- Zahed Kola
- Coordinates: 36°35′30″N 52°32′39″E﻿ / ﻿36.59167°N 52.54417°E
- Country: Iran
- Province: Mazandaran
- County: Fereydunkenar
- District: Central
- Rural District: Barik Rud-e Jonubi

Population (2016)
- • Total: 477
- Time zone: UTC+3:30 (IRST)

= Zahed Kola, Fereydunkenar =

Village in Mazandaran province, Iran

Zahed Kola (زاهدكلا) (Note: Also romanized as Zāhed Kolā) is a village in Barik Rud-e Jonubi Rural District of the Central District in Fereydunkenar County, Mazandaran province, Iran.

==Demographics==
===Population===
At the time of the 2006 National Census, the village's population was 524 in 126 households, when it was in Emamzadeh Abdollah Rural District (Note: Renamed Emamzadeh Abdollah-ye Jonubi Rural District) of the former Fereydunkenar District in Babolsar County.
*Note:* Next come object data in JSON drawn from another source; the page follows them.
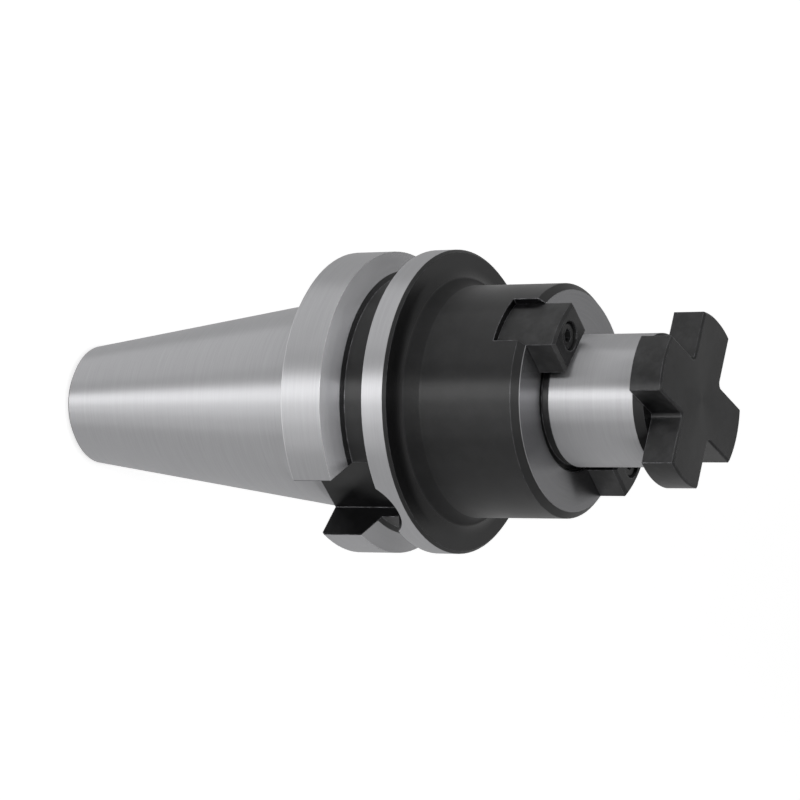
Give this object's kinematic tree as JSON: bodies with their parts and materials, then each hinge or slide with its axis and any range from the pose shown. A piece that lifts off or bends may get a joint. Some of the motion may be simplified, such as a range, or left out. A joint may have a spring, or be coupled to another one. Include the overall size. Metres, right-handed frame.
{
  "type": "shell mill holder",
  "caption": "Shell mill holder: 7/24 taper shank with V-grooved flange and drive slots, stepped pilot with face keys, and a cross-headed screw that clamps the cutter.",
  "frame": {"origin": "middle of the gauge plane, where the taper measures 44.45 mm across", "axes": "+Z along the tool axis from the taper to the pilot; +X through one drive slot of the flange; +Y through one drive key"},
  "size_m": [0.063, 0.063, 0.1474],
  "materials": {
    "ground_steel": "ground, with black oxide in the groove, on the boss and on the flange's front",
    "blackened_steel": "hardened, black oxide",
    "blackened_screw": "turned and milled, black oxide"
  },
  "bodies": {
    "holder": {"holder_body": "ground_steel", "drive_key_a": "blackened_steel", "drive_key_b": "blackened_steel", "key_screw_a": "blackened_screw", "key_screw_b": "blackened_screw"},
    "screw": {"retaining_screw": "blackened_screw"}
  },
  "joints": [
    {"name": "retaining_screw_travel", "type": "slide", "parent": "holder", "child": "screw", "axis": [0, 0, 1], "range_m": [0, 0.06]}
  ]
}
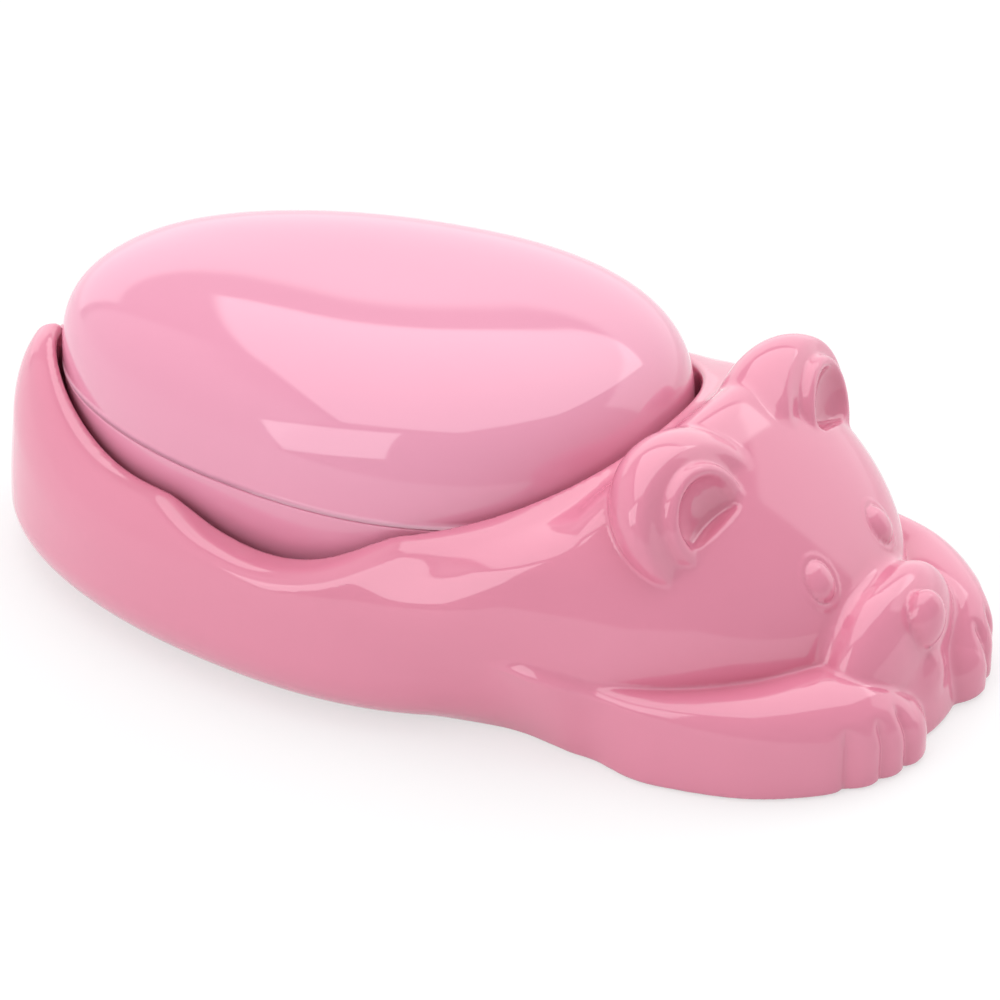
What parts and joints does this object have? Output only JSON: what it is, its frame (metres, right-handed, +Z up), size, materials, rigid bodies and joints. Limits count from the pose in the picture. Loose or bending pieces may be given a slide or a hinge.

The following census in 2011 counted 495 people in 140 households, by which time the district had been separated from the county in the establishment of Fereydunkenar County. The rural district was transferred to the new Dehferi District and renamed Emamzadeh Abdollah-ye Jonubi Rural District. Zahed Kola was transferred to Barik Rud-e Jonubi Rural District created in the new Central District. The 2016 census measured the population of the village as 477 people in 161 households.